2nd scanpy session - Quality control and filtering
Pre-Processing in Nutanix Experiments
Understanding Barcode Ranking
- The process begins with barcode ranking, where molecules assigned to each barcode are counted and ranked based on the number of molecules.
- Barcodes with a high number of assigned molecules indicate actual cells, while those with few assigned molecules often represent empty droplets.
Addressing Empty Droplets
- In Nutanix experiments, many droplets are empty to prevent doublets (two cells in one droplet), necessitating a dilution strategy.
- Even empty droplets may contain some RNA molecules from cell suspensions, contributing to background signals in data analysis.
Background Signal and Its Implications
- The background signal arises when cells break apart during treatment, releasing their contents into the suspension—often referred to as "cell soup."
- This background can lead to misleading gene expression data, particularly evident in studies involving beta cells that produce high levels of insulin mRNA.
Analyzing Ambient RNAs
- To mitigate the impact of ambient RNAs on analysis, researchers may choose to exclude certain genes from their datasets.

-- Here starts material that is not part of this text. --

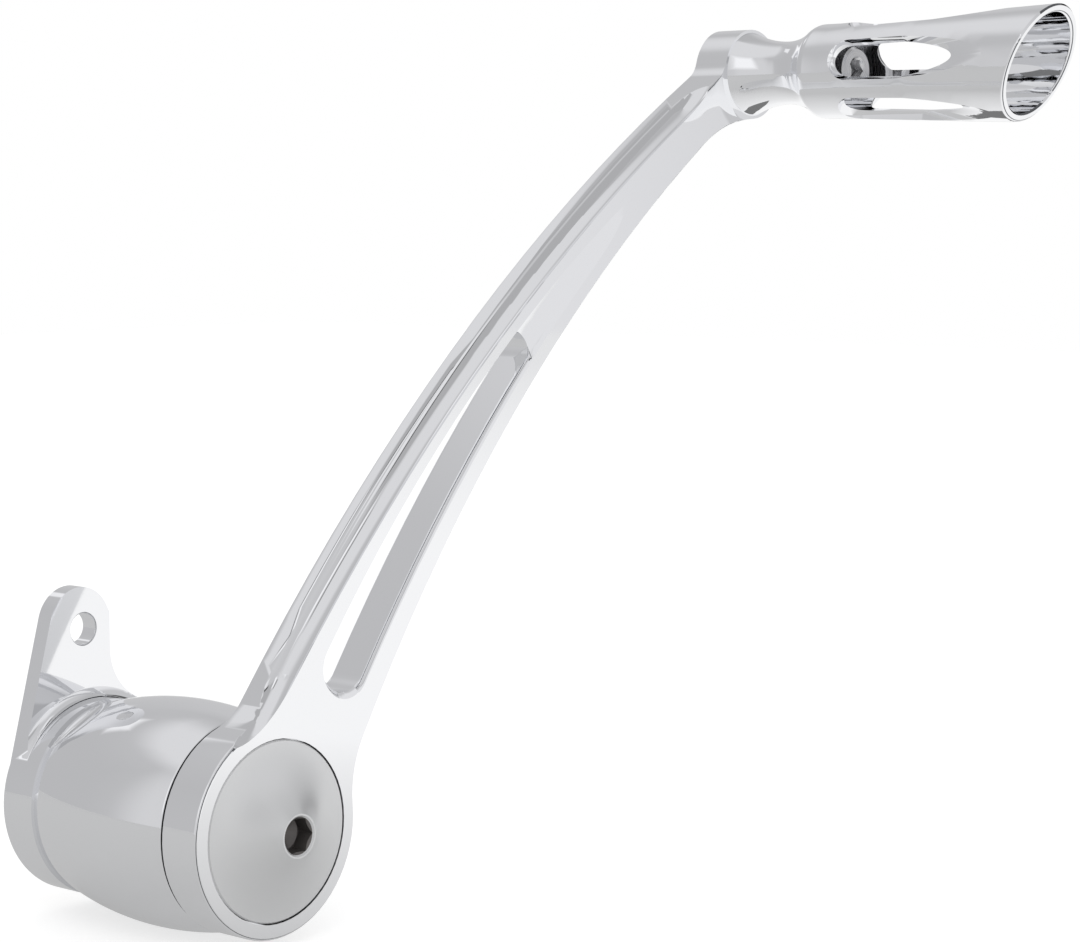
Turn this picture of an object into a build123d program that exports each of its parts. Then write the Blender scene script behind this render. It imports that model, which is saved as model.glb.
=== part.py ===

Threshold Setting for Data Analysis
- Histograms are used to visualize count depth (total detected molecules), helping establish thresholds for distinguishing between viable cells and debris.
- When uncertain about threshold settings, a lenient approach is recommended; including questionable cells allows for further downstream analysis before exclusion.
Circular Nature of Data Analysis
Iterative Pre-processing Steps
- Data analysis is described as a circular process where pre-processing can consume up to 80% of the total time spent on analysis due to ongoing adjustments and refinements.
Utilizing 2D Scatter Plots
- 2D scatter plots depicting gene counts versus read depth help identify different cell types by revealing patterns such as V-shapes in data distribution.